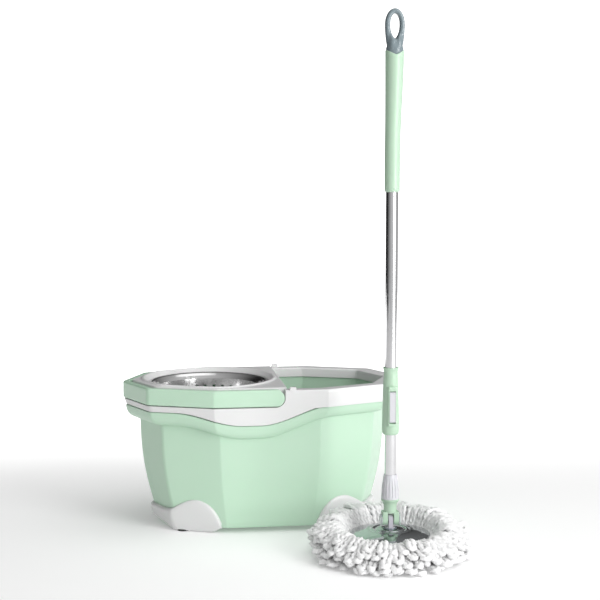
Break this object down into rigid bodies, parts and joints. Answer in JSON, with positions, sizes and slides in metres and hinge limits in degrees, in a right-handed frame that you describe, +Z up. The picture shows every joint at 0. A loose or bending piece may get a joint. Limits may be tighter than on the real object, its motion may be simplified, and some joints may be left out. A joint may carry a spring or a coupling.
{
  "type": "spin mop with wringer bucket",
  "caption": "Spin mop with a telescopic spiral-drive pole and round yarn head, beside its ten-sided bucket with a spinning steel wringer basket, deck and folding carry handle.",
  "frame": {"origin": "on the floor, under the middle of the whole set's outline", "axes": "+Z up, +X along the bucket from the wringer basket to the water side, -Y towards the mop and the viewer"},
  "size_m": [0.569, 0.547, 0.885],
  "materials": {
    "mint_plastic": "satin moulded",
    "white_plastic": "satin moulded",
    "grey_plastic": "gloss moulded",
    "clear_plastic": "milky translucent",
    "nylon": "matte",
    "bright_steel": "polished tube",
    "basket_steel": "polished sheet",
    "plain_steel": "zinc plated",
    "pad_rubber": "matte",
    "yarn": "twisted microfibre yarn"
  },
  "bodies": {
    "bucket": {"bucket_shell": "mint_plastic", "rim_collar": "white_plastic", "basket_deck": "white_plastic", "spindle_post": "mint_plastic", "spindle_pin": "plain_steel", "thrust_washer": "nylon", "post_screws": "plain_steel", "foot_front_left": "white_plastic", "foot_front_right": "white_plastic", "foot_rear_left": "white_plastic", "foot_rear_right": "white_plastic", "foot_screws": "plain_steel", "foot_pads": "pad_rubber"},
    "handle": {"carry_handle": "mint_plastic"},
    "basket": {"basket_wall": "basket_steel", "basket_hub": "white_plastic", "spindle_bush": "nylon", "hub_screws": "plain_steel"},
    "mop_head": {"mop_plate": "bright_steel", "plate_base": "grey_plastic", "plate_hub": "grey_plastic", "hub_bolt": "plain_steel", "yarn_ring": "white_plastic", "yarn_fringe": "yarn"},
    "lower_pole": {"neck_yoke": "mint_plastic", "yoke_pin": "plain_steel", "pin_caps": "clear_plastic", "neck_cap": "white_plastic", "lower_tube": "bright_steel", "drive_nut": "nylon"},
    "bush": {"guide_bush": "nylon"},
    "upper_pole": {"upper_tube": "bright_steel", "spiral_rod": "plain_steel", "rod_plug": "nylon", "rod_rivet": "plain_steel", "lock_sleeve": "mint_plastic", "lever_pin": "plain_steel", "grip": "mint_plastic", "hanger": "grey_plastic"},
    "lever": {"lock_lever": "white_plastic"}
  },
  "joints": [
    {"name": "handle_swing", "type": "hinge", "parent": "bucket", "child": "handle", "pos_m": [-0.0265, 0.1365, 0.2415], "axis": [0, 1, 0], "range_deg": [0, 95]},
    {"name": "basket_spin", "type": "hinge", "parent": "bucket", "child": "basket", "pos_m": [-0.1315, 0.1365, 0.2], "axis": [0, 0, 1], "continuous": true},
    {"name": "mop_lift", "type": "slide", "parent": "bucket", "child": "mop_head", "axis": [0, 0, 1], "range_m": [0, 0.3]},
    {"name": "neck_tilt", "type": "hinge", "parent": "mop_head", "child": "lower_pole", "pos_m": [0.1445, -0.1335, 0.06], "axis": [1, 0, 0], "range_deg": [-25, 70]},
    {"name": "pole_spin", "type": "hinge", "parent": "lower_pole", "child": "bush", "pos_m": [0.1445, -0.1335, 0.695], "axis": [0, 0, 1], "range_deg": [0, 1081]},
    {"name": "pole_stroke", "type": "slide", "parent": "bush", "child": "upper_pole", "axis": [0, 0, 1], "range_m": [0, 0.36]},
    {"name": "lever_flip", "type": "hinge", "parent": "upper_pole", "child": "lever", "pos_m": [0.1445, -0.1479, 0.271], "axis": [-1, 0, 0], "range_deg": [0, 80]}
  ],
  "couplings": [
    {"joint": "pole_spin", "follows": "pole_stroke", "rad_per_m": 52.36}
  ]
}
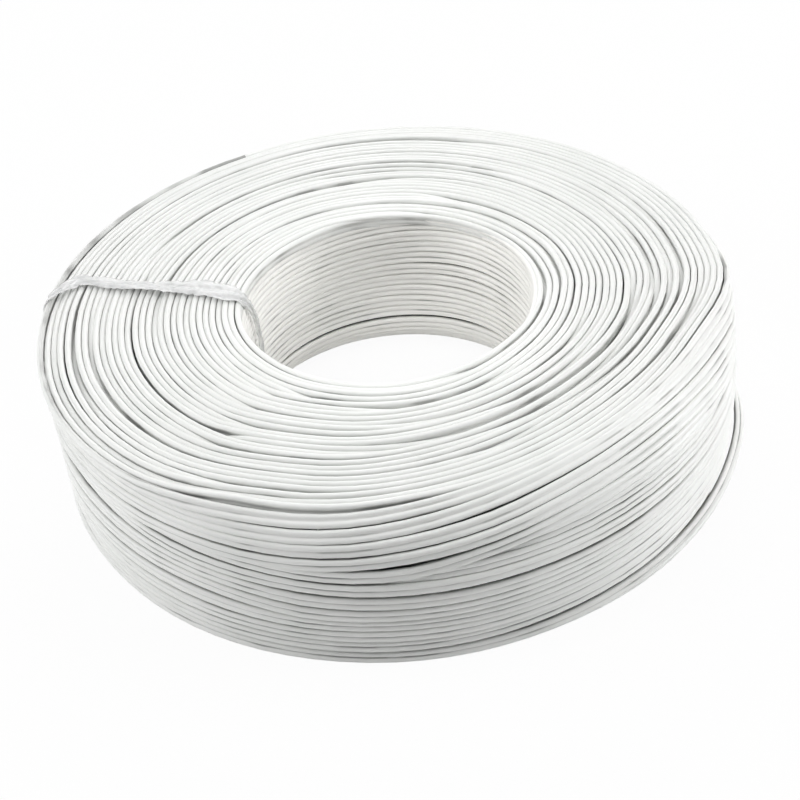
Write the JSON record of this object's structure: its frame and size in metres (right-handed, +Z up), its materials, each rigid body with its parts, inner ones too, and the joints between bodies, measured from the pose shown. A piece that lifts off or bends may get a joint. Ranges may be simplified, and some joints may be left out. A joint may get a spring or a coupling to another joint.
{
  "type": "coil of flat twin cord",
  "caption": "Free-standing ring-shaped coil of white flat two-core cord, wound in many level layers round an open centre hole and held by one strip of film.",
  "frame": {"origin": "on the axis of the centre hole, at the surface that the coil lies on", "axes": "+Z up along the axis of the coil, -X towards the film tie"},
  "size_m": [0.2222, 0.2197, 0.0571],
  "materials": {
    "insulation": "satin white pvc",
    "copper": "bright stranded copper",
    "film": "crumpled translucent film"
  },
  "bodies": {
    "root": {"packed_turns": "insulation", "outer_turns": "insulation", "end_insulation": "insulation", "conductor_upper": "copper", "conductor_lower": "copper", "film_tie": "film"}
  },
  "joints": []
}
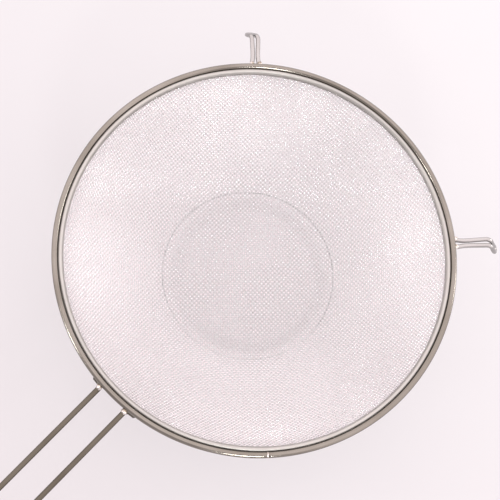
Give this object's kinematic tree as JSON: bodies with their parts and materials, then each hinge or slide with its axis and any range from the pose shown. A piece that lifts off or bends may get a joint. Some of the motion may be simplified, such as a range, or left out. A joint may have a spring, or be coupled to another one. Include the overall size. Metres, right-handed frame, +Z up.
{
  "type": "double sieve strainer",
  "caption": "Round honey sieve: a coarse wire mesh bowl nested in a fine one, with a wire ring, a looped wire handle and hooks that rest on a pail.",
  "frame": {"origin": "centre of the fine bowl's flat base, on its underside, which is what the sieve stands on", "axes": "+Z up out of the bowls' mouths; the handle points along -X, and the hooks stand either side of +X"},
  "size_m": [0.3949, 0.2398, 0.065],
  "materials": {
    "polished_ring": "drawn stainless wire, polished",
    "polished_wire": "drawn stainless wire, polished, with fine draw lines",
    "edge_strip": "thin stainless strip, satin",
    "coarse_mesh": "bright woven stainless wire, about 18 wires to the inch",
    "fine_mesh": "bright woven stainless wire, finer than the coarse bowl's",
    "weld": "small resistance weld, slightly heat tinted"
  },
  "bodies": {
    "fine_sieve": {"fine_mesh": "fine_mesh", "fine_edge_strip": "edge_strip", "ring": "polished_ring", "ring_seam_weld": "weld", "handle": "polished_wire", "handle_weld_left": "weld", "handle_weld_right": "weld", "hook_left": "polished_wire", "hook_left_weld_left": "weld", "hook_left_weld_right": "weld", "hook_right": "polished_wire", "hook_right_weld_left": "weld", "hook_right_weld_right": "weld"},
    "coarse_sieve": {"coarse_mesh": "coarse_mesh", "coarse_edge_strip": "edge_strip"}
  },
  "joints": [
    {"name": "coarse_sieve_lift", "type": "slide", "parent": "fine_sieve", "child": "coarse_sieve", "axis": [0, 0, 1], "range_m": [0, 0.08]}
  ]
}
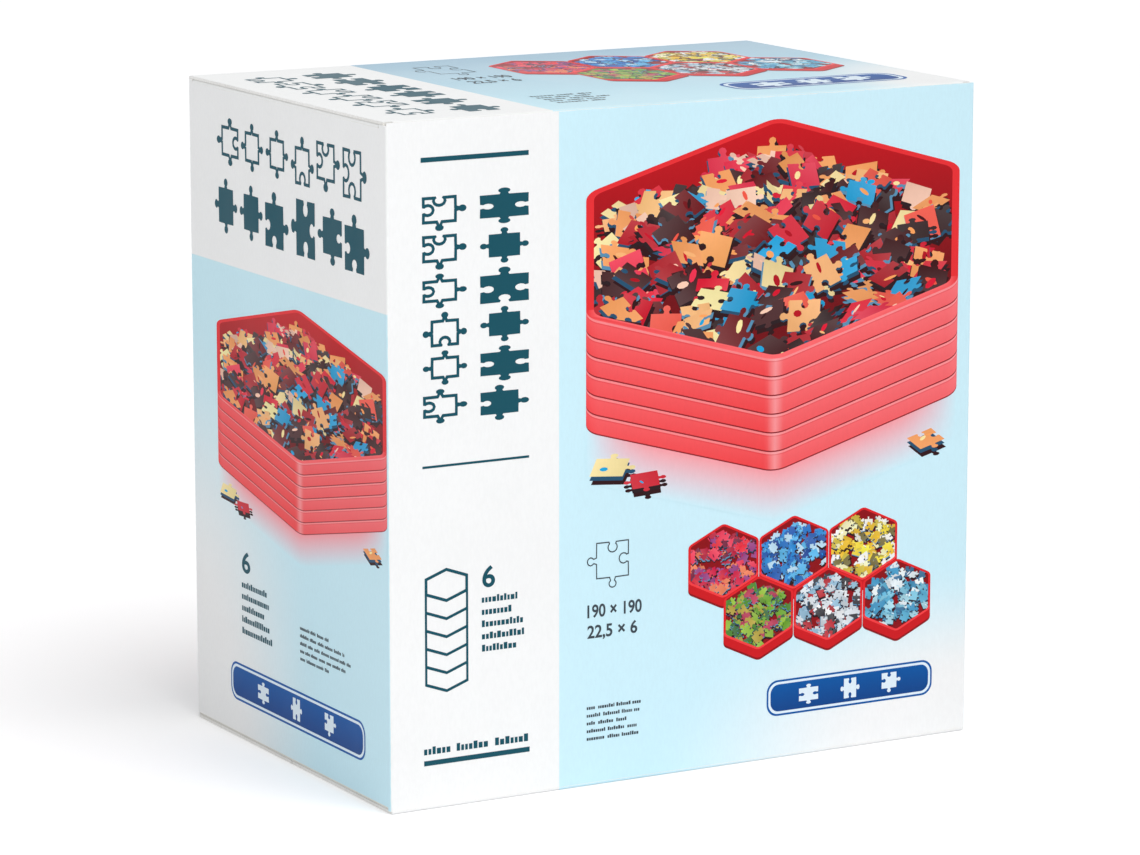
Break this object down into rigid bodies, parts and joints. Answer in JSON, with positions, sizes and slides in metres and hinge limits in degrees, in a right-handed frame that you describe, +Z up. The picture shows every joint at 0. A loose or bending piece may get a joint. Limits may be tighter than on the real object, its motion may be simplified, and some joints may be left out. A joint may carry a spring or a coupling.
{
  "type": "puzzle sorter",
  "caption": "Boxed puzzle sorter: a tuck-top folding carton holding a stack of jigsaw-shaped sorting trays that nest and lock side by side.",
  "frame": {"origin": "under the middle of the carton, on the surface it stands on", "axes": "+Z up, +X to the right along the front of the carton, the front faces -Y"},
  "size_m": [0.2, 0.132, 0.202],
  "materials": {
    "printed_board": "satin",
    "tray_plastic": "gloss"
  },
  "bodies": {
    "carton": {"front_panel": "printed_board", "right_panel": "printed_board", "back_panel": "printed_board", "left_panel": "printed_board", "glue_flap": "printed_board", "bottom_left_flap": "printed_board", "bottom_right_flap": "printed_board", "bottom_front_flap": "printed_board", "bottom_back_flap": "printed_board"},
    "lid": {"lid_panel": "printed_board"},
    "tuck": {"tuck_flap": "printed_board"},
    "left_dust": {"left_dust_flap": "printed_board"},
    "right_dust": {"right_dust_flap": "printed_board"},
    "tray_stack": {"tray_1": "tray_plastic", "tray_2": "tray_plastic", "tray_3": "tray_plastic", "tray_4": "tray_plastic", "tray_5": "tray_plastic", "tray_6": "tray_plastic"}
  },
  "joints": [
    {"name": "lid_hinge", "type": "hinge", "parent": "carton", "child": "lid", "pos_m": [0, 0.066, 0.201], "axis": [-1, 0, 0], "range_deg": [0, 180]},
    {"name": "tuck_fold", "type": "hinge", "parent": "lid", "child": "tuck", "pos_m": [0, -0.0637, 0.202], "axis": [-1, 0, 0], "range_deg": [0, 45]},
    {"name": "left_dust_fold", "type": "hinge", "parent": "carton", "child": "left_dust", "pos_m": [-0.1, 0, 0.2], "axis": [0, -1, 0], "range_deg": [0, 90]},
    {"name": "right_dust_fold", "type": "hinge", "parent": "carton", "child": "right_dust", "pos_m": [0.1, 0, 0.2], "axis": [0, 1, 0], "range_deg": [0, 90]},
    {"name": "stack_lift", "type": "slide", "parent": "carton", "child": "tray_stack", "axis": [0, 0, 1], "range_m": [0, 0.0075]}
  ],
  "couplings": [
    {"joint": "tuck_fold", "follows": "lid_hinge", "ratio": 0.25},
    {"joint": "left_dust_fold", "follows": "lid_hinge", "ratio": 0.5},
    {"joint": "right_dust_fold", "follows": "lid_hinge", "ratio": 0.5}
  ]
}
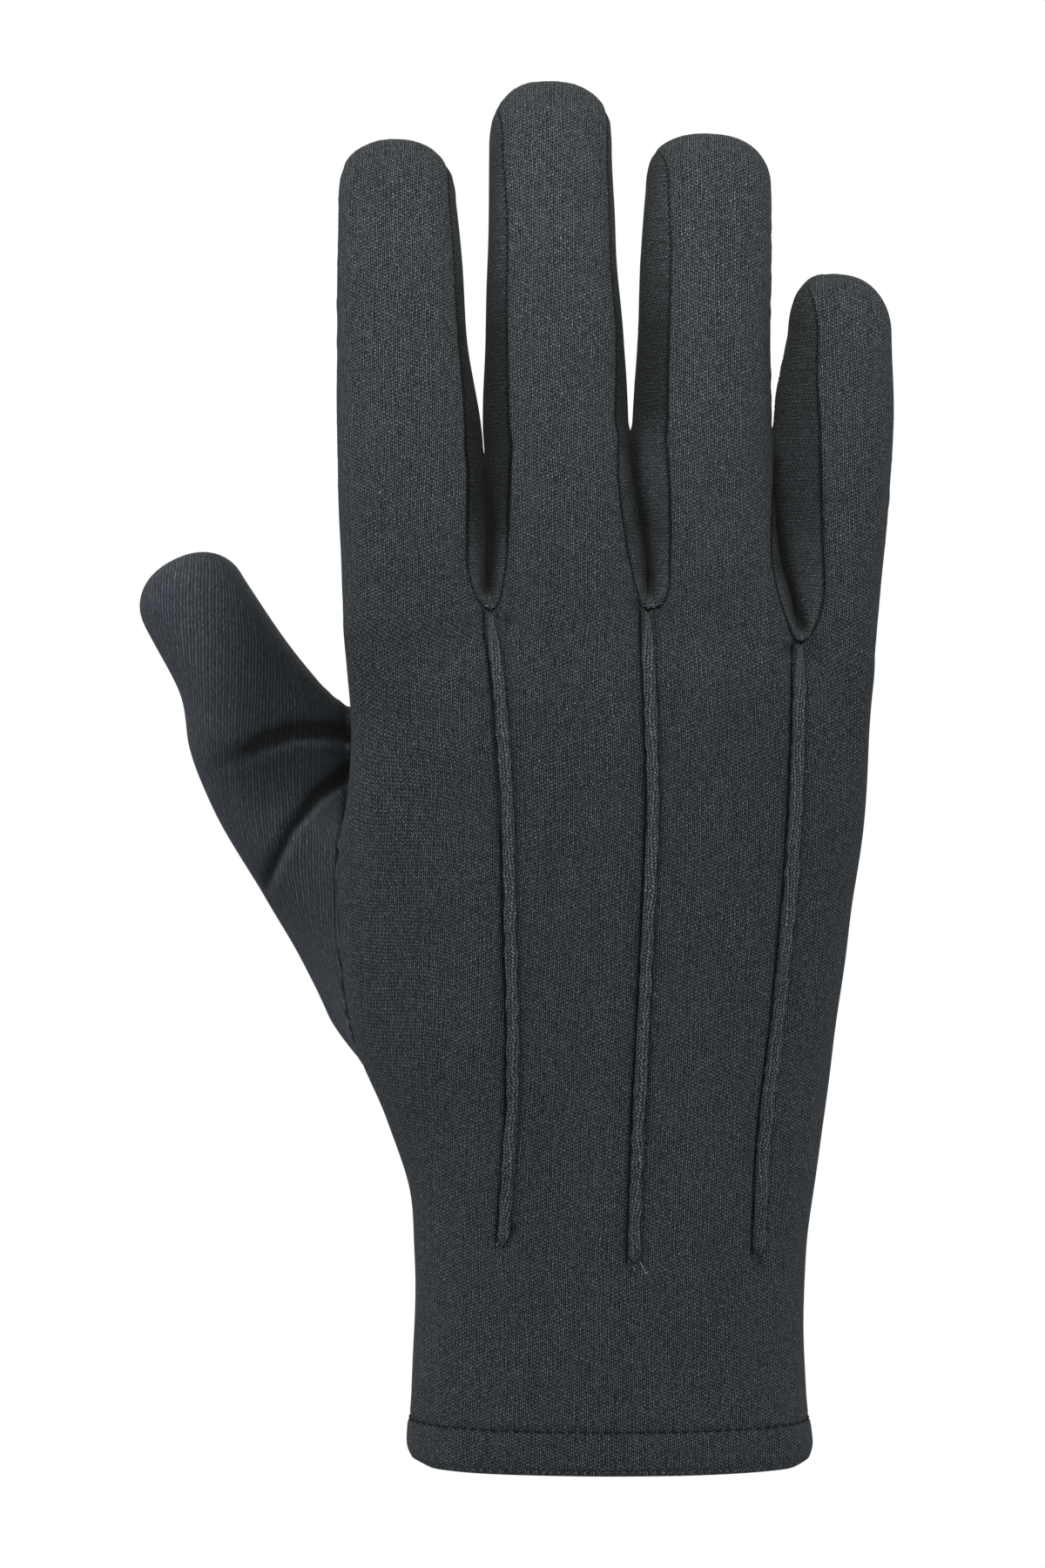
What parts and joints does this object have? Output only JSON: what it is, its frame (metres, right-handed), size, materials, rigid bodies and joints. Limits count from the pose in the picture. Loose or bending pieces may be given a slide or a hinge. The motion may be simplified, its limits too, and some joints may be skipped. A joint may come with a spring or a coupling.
{
  "type": "dress glove",
  "caption": "Charcoal knitted cotton dress glove for the right hand, open and hollow, with raised tucks on the back, fourchettes between the fingers and a turned-up hem.",
  "frame": {"origin": "centre of the open cuff, on its lower edge, where a wrist goes in", "axes": "+Z from the cuff to the fingertips, +X towards the little finger, +Y towards the palm, so the back of the hand faces -Y"},
  "size_m": [0.1313, 0.0485, 0.2373],
  "materials": {
    "cotton_knit": "matt charcoal interlock knit",
    "thumb_knit": "matt charcoal interlock knit, stretched along the thumb",
    "fourchette_knit": "matt charcoal interlock knit, cut crosswise",
    "tuck_knit": "matt charcoal interlock knit, folded and stitched",
    "hem_knit": "matt charcoal interlock knit, doubled"
  },
  "bodies": {
    "root": {"back_panel": "cotton_knit", "palm_panel": "cotton_knit", "thumb": "thumb_knit", "fourchette_index_middle": "fourchette_knit", "fourchette_middle_ring": "fourchette_knit", "fourchette_ring_little": "fourchette_knit", "pintuck_index": "tuck_knit", "pintuck_middle": "tuck_knit", "pintuck_ring": "tuck_knit", "cuff_hem": "hem_knit"}
  },
  "joints": []
}
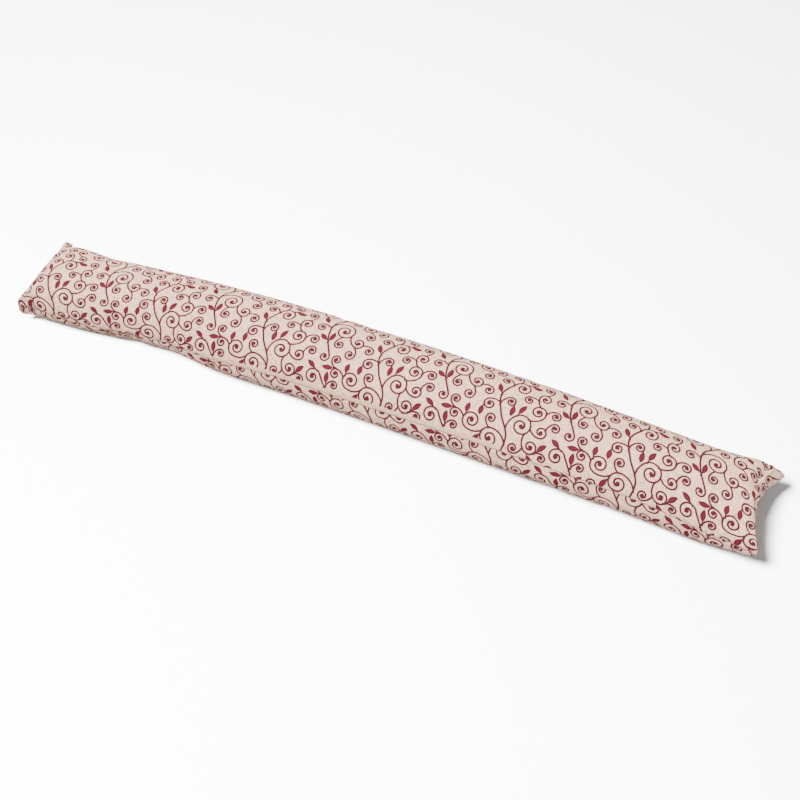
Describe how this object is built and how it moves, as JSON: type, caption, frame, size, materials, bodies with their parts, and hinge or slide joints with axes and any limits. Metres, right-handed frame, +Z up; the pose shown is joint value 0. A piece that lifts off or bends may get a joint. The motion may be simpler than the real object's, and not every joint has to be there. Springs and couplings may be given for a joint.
{
  "type": "draught excluder",
  "caption": "Long soft filled tube of printed linen cloth, sewn along its front and across both ends, that lies on the floor against the foot of a door.",
  "frame": {"origin": "on the floor below the middle of the tube's outline", "axes": "+X along the tube, +Y away from the long seam towards the back, +Z up"},
  "size_m": [0.9, 0.1296, 0.074],
  "materials": {
    "printed_linen": "natural linen cloth with an all-over crimson vine print, matt"
  },
  "bodies": {
    "root": {"filled_cover": "printed_linen"}
  },
  "joints": []
}
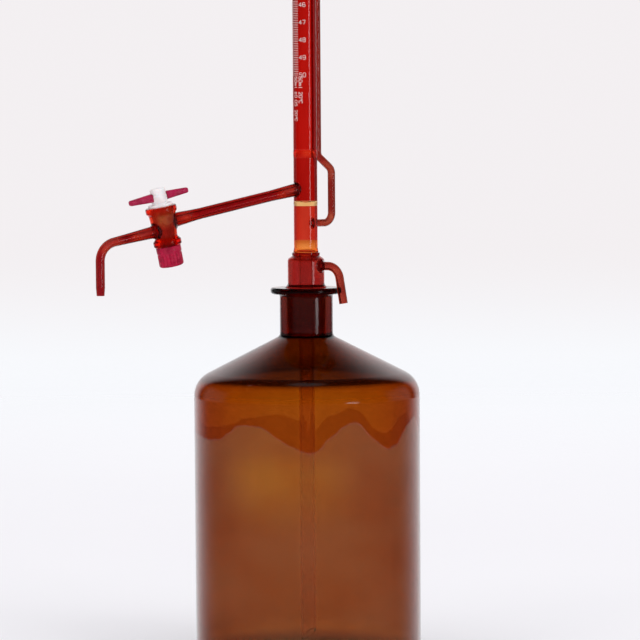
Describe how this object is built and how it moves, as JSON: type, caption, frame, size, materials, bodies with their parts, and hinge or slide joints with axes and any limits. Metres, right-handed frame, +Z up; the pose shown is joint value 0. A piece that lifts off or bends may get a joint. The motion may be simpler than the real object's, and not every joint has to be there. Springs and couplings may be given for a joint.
{
  "type": "automatic burette",
  "caption": "Amber automatic-zero burette with a side filling tube and an inclined delivery tap, standing by a ground joint on an amber reservoir bottle.",
  "frame": {"origin": "centre of the bottle's flat foot ring, on the bench", "axes": "+Z up along the burette; the delivery arm and tap point along -X; the filling tube is on the +X side"},
  "size_m": [0.2015, 0.133, 0.9575],
  "materials": {
    "bottle_glass": "clear amber",
    "amber_glass": "clear red-amber stain",
    "plain_glass": "clear, lightly stained",
    "ground_glass": "frosted",
    "white_plastic": "satin",
    "pink_plastic": "gloss",
    "seal_rubber": "matte"
  },
  "bodies": {
    "bottle": {"reservoir_bottle": "bottle_glass"},
    "burette": {"ground_cone": "ground_glass", "air_chamber": "amber_glass", "air_inlet": "amber_glass", "dip_tube": "amber_glass", "support_tube": "amber_glass", "tube_floor": "plain_glass", "tap_section": "amber_glass", "measuring_tube": "amber_glass", "feed_loop": "amber_glass", "feed_riser": "amber_glass", "riser_bridges": "amber_glass", "zero_head": "amber_glass", "zero_siphon": "amber_glass", "delivery_arm": "amber_glass", "stopcock_barrel": "amber_glass", "outlet_jet": "amber_glass"},
    "key": {"stopcock_plug": "white_plastic", "grip_inner": "pink_plastic", "grip_outer": "pink_plastic", "thrust_washer": "white_plastic", "o_ring": "seal_rubber"},
    "nut": {"retaining_nut": "pink_plastic"},
    "stopper": {"vent_stopper": "amber_glass"}
  },
  "joints": [
    {"name": "burette_lift", "type": "slide", "parent": "bottle", "child": "burette", "axis": [0, 0, 1], "range_m": [0, 0.25]},
    {"name": "key_turn", "type": "hinge", "parent": "burette", "child": "key", "pos_m": [-0.0919, 0, 0.26], "axis": [-0.1994, 0, 0.9799], "continuous": true},
    {"name": "nut_turn", "type": "hinge", "parent": "key", "child": "nut", "pos_m": [-0.0919, 0, 0.26], "axis": [-0.1994, 0, 0.9799], "continuous": true},
    {"name": "stopper_lift", "type": "slide", "parent": "burette", "child": "stopper", "axis": [0, 0, 1], "range_m": [0, 0.04]}
  ]
}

====

Locate all lines holding the word "each", then copy them out.

Write the JSON record of this object's structure: its frame and size in metres (right-handed, +Z up), its materials, each rigid body with its parts, inner ones too, and the joints between bodies, measured from the pose shown. A piece that lifts off or bends may get a joint. Ranges may be simplified, and some joints may be left out. A joint may get a spring or a coupling to another joint.
Give this object's kinematic tree as JSON: bodies with their parts and materials, then each hinge or slide with its axis and any range from the pose shown. A piece that lifts off or bends may get a joint. Some of the motion may be simplified, such as a range, or left out. A joint may have a spring, or be coupled to another one. Include the overall size. Metres, right-handed frame, +Z up.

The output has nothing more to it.